Si j’essaie de te draguer, bon courage. Tu peux t’amuser du spectacle, me regarder me rouler dans la boue à tes pieds, et me tendre une bouée quand t’en auras assez. Tu peux aussi mettre fin à mes souffrances direct, je ferai pas la vexée, promis. Evite de disparaître, de ne plus répondre, ca m’agace, et puis ca m’infantilise, je suis assez grande pour me prendre une veste, tu n’as pas besoin de me préserver en jouant les fugueurs.

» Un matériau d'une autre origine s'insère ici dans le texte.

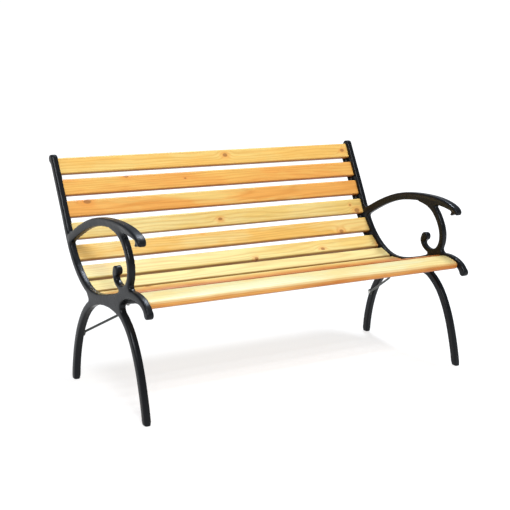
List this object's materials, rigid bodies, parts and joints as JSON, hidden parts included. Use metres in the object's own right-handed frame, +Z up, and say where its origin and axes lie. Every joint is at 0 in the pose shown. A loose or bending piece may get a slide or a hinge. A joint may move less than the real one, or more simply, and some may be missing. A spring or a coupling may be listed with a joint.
{
  "type": "garden bench",
  "caption": "Garden bench with cast-iron end frames, arched legs and scrolled arm loops, and varnished timber slats that curve from back to seat.",
  "frame": {"origin": "on the ground, below the middle of the bench's overall length and depth", "axes": "+X along the bench, towards the right-hand end as seen from the front; +Y from front to back; +Z up"},
  "size_m": [1.233, 0.709, 0.714],
  "materials": {
    "cast_iron": "satin black paint",
    "varnished_timber": "varnished, honey to pale yellow",
    "black_steel": "satin black paint",
    "zinc_steel": "zinc plated"
  },
  "bodies": {
    "root": {"back_slat_1": "varnished_timber", "back_slat_2": "varnished_timber", "back_slat_3": "varnished_timber", "back_slat_4": "varnished_timber", "back_slat_5": "varnished_timber", "back_slat_6": "varnished_timber", "front_nosing": "varnished_timber", "left_frame": "cast_iron", "left_screw_back_slat_1": "zinc_steel", "left_screw_back_slat_2": "zinc_steel", "left_screw_back_slat_3": "zinc_steel", "left_screw_back_slat_4": "zinc_steel", "left_screw_back_slat_5": "zinc_steel", "left_screw_back_slat_6": "zinc_steel", "left_screw_front_nosing": "zinc_steel", "left_screw_seat_slat_1": "zinc_steel", "left_screw_seat_slat_2": "zinc_steel", "left_screw_seat_slat_3": "zinc_steel", "left_screw_seat_slat_4": "zinc_steel", "left_screw_seat_slat_5": "zinc_steel", "left_stay": "zinc_steel", "left_stay_bolt": "zinc_steel", "left_stay_screw": "zinc_steel", "right_frame": "cast_iron", "right_screw_back_slat_1": "zinc_steel", "right_screw_back_slat_2": "zinc_steel", "right_screw_back_slat_3": "zinc_steel", "right_screw_back_slat_4": "zinc_steel", "right_screw_back_slat_5": "zinc_steel", "right_screw_back_slat_6": "zinc_steel", "right_screw_front_nosing": "zinc_steel", "right_screw_seat_slat_1": "zinc_steel", "right_screw_seat_slat_2": "zinc_steel", "right_screw_seat_slat_3": "zinc_steel", "right_screw_seat_slat_4": "zinc_steel", "right_screw_seat_slat_5": "zinc_steel", "right_stay": "zinc_steel", "right_stay_bolt": "zinc_steel", "right_stay_screw": "zinc_steel", "seat_slat_1": "varnished_timber", "seat_slat_2": "varnished_timber", "seat_slat_3": "varnished_timber", "seat_slat_4": "varnished_timber", "seat_slat_5": "varnished_timber"}
  },
  "joints": []
}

Je ne suis pas assez folle pour te stalker, pour venir couvrir ton paillasson de déjections enflammées. Je me contenterai de maudire ta descendance sur 37 génération, comme ca se fait. Et puis t’as le droit de venir jouer dans la boue, si t’es pas sur mais que tu veux tenter, t’as le droit d’imaginer ce que ca pourrait être, de dire des trucs pour voir comment ca répond, t’as le droit de me prêter ta bouée pour voir si on tient à deux dessus sans glisser. Peut-être que ca donnera rien, peut-être que je mettrai ma langue dans ta bouche sous un lampadaire, peut-être qu’on décidera que merci mais non merci, pas cette fois. Mais ca sera drôle d’essayer, de se tourner autour et de se décider.